To put it in a slightly D&D context, you keep charisma and wisdom and stuff at their minimum and yet pump all points into strength and dexterity; rather than create a well-rounded characters.
This is the original meaning.
This problem is very hard to avoid, because (1) they want you to be able to get powerful gear for end-game (2) the way to improve your skill is to make gear, which by its nature is open to grinding. So if the gear can exist, and if you get to it by making stuff, and they don't artificially restrict skill progression, then it will be possible to get godlike early on if you put your mind to it.
This proposed uber difficulty setting would only be of any use to people who ground both smithing and enchanting. Is that something they want to spend time programming and testing?
I have three characters, which I made without reading the forums after release or knowing much about the game. I'm playing on Expert for all three. All just have six or seven skills raised with no points added to anything else.
One uses no magic, including no enchanting, but sword, shield, bow and smithing. One doesn't use weapons or armor, but only magic, including enchanting. One is a Orc who uses heavy armor, a hammer, conjuration, restoration, enchanting and smithing.
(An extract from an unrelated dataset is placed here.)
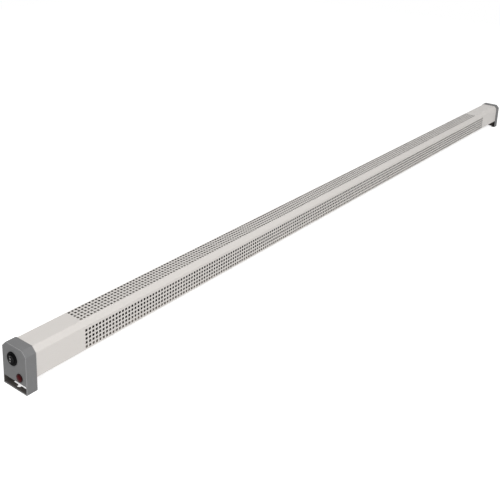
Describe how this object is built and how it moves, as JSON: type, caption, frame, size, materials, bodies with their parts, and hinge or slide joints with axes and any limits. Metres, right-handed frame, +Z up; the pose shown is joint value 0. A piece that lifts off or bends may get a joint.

The last character is way overpowered. He is at level 32 or something, and he takes out dragons in a few seconds. No sneaking, usually no magic, he just walks up to people and hits them. He is fun, but the other two characters are much more satisfying.
The mage in particular is great. Five schools of magic plus sneak and enchanting (not very good at it yet), and no points in anything else. The only attribute I am raising is magicka. Probably you should restart with a character like this. You always have to think tactically, and one hit will kill you if you don't have mage armor up.